◆ Task requirements:
Give only the number of lines in these records that contain the word "lifts".

◆ Source data:
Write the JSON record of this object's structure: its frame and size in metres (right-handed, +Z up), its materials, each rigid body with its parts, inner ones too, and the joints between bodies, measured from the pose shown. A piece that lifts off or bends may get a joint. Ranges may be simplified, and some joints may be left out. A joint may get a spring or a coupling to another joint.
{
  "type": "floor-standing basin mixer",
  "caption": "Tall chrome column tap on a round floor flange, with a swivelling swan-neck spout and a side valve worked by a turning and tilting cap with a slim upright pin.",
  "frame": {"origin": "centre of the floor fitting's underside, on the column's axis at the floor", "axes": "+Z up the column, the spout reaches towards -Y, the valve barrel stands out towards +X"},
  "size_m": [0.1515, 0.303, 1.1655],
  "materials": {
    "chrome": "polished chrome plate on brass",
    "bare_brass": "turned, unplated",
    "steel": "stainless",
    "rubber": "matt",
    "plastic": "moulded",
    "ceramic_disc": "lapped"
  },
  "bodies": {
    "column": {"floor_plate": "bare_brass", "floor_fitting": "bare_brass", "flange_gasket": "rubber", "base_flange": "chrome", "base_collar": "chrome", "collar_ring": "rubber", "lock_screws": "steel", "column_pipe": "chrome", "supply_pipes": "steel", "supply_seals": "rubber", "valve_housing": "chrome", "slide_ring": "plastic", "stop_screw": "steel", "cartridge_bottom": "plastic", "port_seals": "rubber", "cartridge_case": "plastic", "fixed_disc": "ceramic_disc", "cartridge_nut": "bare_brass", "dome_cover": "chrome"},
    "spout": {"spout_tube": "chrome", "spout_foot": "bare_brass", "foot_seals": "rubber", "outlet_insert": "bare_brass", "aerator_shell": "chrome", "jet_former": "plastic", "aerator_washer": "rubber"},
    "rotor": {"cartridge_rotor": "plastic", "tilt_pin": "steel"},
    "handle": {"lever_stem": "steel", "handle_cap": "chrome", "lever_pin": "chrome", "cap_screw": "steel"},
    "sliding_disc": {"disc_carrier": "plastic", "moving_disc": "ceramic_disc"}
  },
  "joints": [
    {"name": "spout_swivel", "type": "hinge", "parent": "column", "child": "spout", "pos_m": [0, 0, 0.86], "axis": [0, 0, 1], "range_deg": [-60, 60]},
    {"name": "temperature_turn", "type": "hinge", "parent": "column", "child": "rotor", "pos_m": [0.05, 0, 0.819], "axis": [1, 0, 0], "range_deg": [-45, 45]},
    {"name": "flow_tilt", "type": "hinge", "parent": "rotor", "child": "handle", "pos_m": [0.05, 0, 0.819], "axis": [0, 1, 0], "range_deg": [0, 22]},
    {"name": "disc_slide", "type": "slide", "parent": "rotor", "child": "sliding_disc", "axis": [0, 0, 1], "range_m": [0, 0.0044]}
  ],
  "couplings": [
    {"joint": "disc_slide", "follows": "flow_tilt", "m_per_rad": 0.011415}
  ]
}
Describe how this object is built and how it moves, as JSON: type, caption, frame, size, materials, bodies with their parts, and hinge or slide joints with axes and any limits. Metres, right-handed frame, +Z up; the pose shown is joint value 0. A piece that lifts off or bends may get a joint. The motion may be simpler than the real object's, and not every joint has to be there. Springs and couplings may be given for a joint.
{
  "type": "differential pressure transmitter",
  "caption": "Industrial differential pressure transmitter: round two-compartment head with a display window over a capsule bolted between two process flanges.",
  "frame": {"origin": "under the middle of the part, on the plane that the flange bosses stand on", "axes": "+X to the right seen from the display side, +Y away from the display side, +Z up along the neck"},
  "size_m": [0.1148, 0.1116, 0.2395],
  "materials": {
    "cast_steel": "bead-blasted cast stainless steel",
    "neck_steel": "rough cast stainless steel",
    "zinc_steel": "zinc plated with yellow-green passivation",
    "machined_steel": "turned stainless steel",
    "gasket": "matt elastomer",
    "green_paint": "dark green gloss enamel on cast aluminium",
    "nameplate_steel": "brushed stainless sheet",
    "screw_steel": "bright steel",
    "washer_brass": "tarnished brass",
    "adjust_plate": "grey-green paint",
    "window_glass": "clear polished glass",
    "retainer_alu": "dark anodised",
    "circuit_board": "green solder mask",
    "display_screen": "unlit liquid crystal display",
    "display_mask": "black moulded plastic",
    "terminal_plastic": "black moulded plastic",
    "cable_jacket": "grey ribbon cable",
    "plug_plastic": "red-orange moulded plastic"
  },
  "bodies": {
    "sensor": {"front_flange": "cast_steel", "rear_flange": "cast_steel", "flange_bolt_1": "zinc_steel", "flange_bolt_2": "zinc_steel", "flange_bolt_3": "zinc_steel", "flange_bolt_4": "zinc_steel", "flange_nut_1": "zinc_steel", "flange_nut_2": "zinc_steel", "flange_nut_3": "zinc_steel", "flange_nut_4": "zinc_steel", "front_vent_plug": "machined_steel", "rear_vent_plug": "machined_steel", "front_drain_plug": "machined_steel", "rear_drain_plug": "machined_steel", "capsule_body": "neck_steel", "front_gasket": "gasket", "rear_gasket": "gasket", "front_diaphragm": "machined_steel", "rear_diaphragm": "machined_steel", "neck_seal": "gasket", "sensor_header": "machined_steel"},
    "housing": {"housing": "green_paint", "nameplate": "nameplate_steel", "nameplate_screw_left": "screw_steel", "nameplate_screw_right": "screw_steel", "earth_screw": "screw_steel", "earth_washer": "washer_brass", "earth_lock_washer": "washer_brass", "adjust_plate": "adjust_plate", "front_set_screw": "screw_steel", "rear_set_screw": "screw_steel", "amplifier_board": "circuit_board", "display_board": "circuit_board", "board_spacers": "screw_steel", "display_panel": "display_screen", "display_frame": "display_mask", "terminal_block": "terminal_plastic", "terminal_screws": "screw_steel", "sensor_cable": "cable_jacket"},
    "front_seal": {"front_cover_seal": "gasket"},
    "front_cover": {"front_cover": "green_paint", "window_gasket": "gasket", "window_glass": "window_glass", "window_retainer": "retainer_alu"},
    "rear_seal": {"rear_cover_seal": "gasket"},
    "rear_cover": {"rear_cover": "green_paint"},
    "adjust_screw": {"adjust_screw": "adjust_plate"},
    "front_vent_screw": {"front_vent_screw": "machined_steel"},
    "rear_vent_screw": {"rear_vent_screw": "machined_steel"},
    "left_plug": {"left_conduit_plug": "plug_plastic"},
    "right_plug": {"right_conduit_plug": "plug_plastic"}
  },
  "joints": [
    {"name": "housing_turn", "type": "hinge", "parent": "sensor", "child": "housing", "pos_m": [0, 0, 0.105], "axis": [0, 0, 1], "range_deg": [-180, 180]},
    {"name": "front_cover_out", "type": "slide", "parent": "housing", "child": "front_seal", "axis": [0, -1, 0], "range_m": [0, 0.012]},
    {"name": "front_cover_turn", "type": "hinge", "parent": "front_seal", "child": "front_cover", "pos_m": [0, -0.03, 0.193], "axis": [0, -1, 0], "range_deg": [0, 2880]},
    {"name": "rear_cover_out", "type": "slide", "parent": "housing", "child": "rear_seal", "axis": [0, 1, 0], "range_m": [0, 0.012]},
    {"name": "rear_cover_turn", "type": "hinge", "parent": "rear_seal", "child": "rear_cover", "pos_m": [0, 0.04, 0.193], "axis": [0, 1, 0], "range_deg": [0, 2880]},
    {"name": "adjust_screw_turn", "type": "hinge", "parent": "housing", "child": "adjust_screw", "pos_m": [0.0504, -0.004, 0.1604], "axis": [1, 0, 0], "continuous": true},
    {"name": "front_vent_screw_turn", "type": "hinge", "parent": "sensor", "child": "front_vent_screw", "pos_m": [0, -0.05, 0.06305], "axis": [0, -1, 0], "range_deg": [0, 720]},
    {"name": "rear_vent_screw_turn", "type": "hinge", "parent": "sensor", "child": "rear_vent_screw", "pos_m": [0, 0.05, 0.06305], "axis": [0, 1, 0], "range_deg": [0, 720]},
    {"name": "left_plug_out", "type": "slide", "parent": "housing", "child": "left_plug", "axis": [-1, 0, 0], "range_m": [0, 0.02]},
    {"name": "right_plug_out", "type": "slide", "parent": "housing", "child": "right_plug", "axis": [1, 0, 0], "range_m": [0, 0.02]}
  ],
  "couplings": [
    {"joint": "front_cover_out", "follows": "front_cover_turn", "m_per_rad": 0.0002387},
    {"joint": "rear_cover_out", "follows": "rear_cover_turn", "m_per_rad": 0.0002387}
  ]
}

◆ Output below:
2